Exercise requirements:
Give the data a second time, exactly and in full.

>>>>

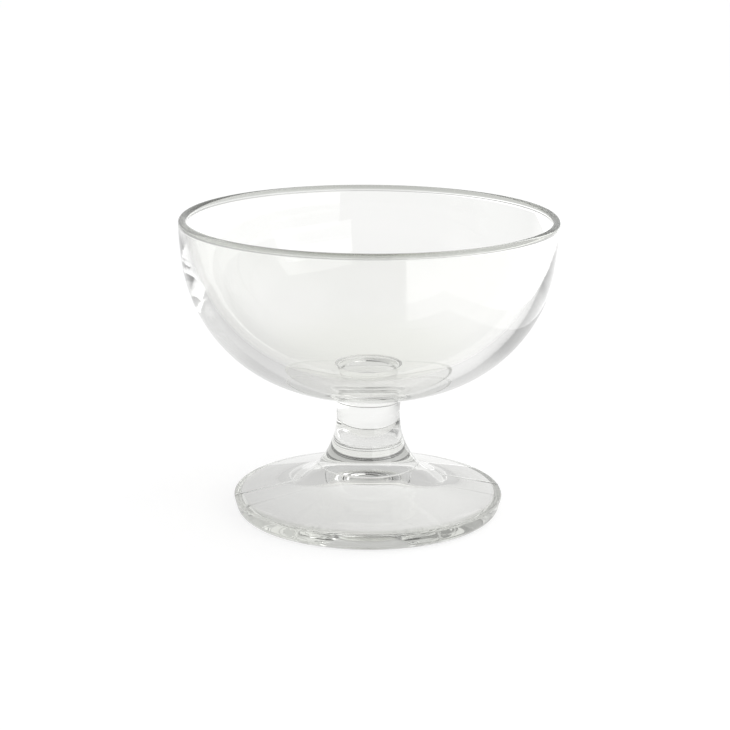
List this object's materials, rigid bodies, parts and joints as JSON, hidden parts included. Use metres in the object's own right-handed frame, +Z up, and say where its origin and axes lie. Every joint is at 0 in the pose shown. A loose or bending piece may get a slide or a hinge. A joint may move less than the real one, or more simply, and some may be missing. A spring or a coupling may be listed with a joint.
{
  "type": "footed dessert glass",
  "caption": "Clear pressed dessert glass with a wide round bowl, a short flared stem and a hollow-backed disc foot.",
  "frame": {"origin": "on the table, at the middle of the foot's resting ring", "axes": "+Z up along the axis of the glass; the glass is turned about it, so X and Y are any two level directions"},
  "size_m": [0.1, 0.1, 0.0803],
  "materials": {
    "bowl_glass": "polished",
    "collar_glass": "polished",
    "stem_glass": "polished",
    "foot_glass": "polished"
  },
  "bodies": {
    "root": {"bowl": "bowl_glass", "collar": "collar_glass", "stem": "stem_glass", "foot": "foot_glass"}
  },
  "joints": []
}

<<<<

Written response:
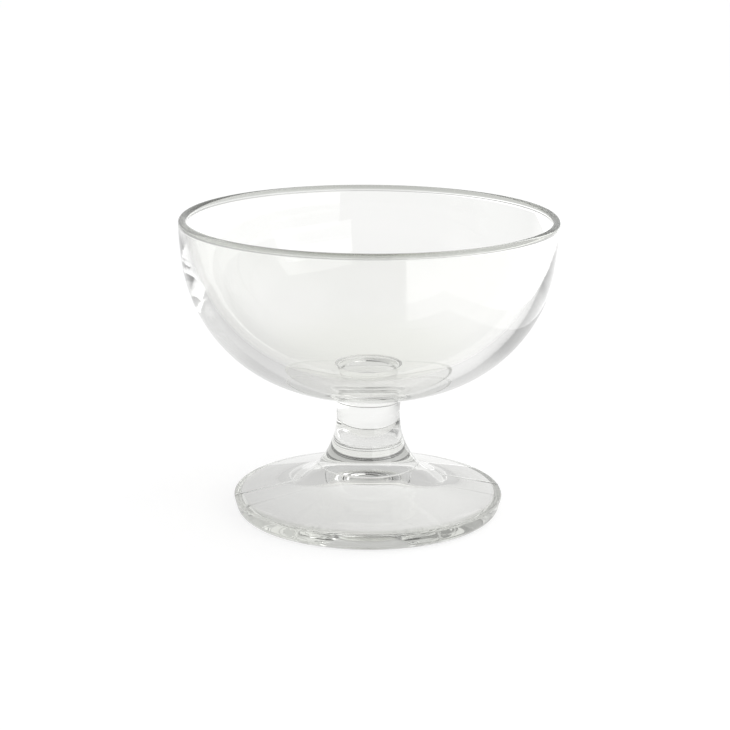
List this object's materials, rigid bodies, parts and joints as JSON, hidden parts included. Use metres in the object's own right-handed frame, +Z up, and say where its origin and axes lie. Every joint is at 0 in the pose shown. A loose or bending piece may get a slide or a hinge. A joint may move less than the real one, or more simply, and some may be missing. A spring or a coupling may be listed with a joint.
{
  "type": "footed dessert glass",
  "caption": "Clear pressed dessert glass with a wide round bowl, a short flared stem and a hollow-backed disc foot.",
  "frame": {"origin": "on the table, at the middle of the foot's resting ring", "axes": "+Z up along the axis of the glass; the glass is turned about it, so X and Y are any two level directions"},
  "size_m": [0.1, 0.1, 0.0803],
  "materials": {
    "bowl_glass": "polished",
    "collar_glass": "polished",
    "stem_glass": "polished",
    "foot_glass": "polished"
  },
  "bodies": {
    "root": {"bowl": "bowl_glass", "collar": "collar_glass", "stem": "stem_glass", "foot": "foot_glass"}
  },
  "joints": []
}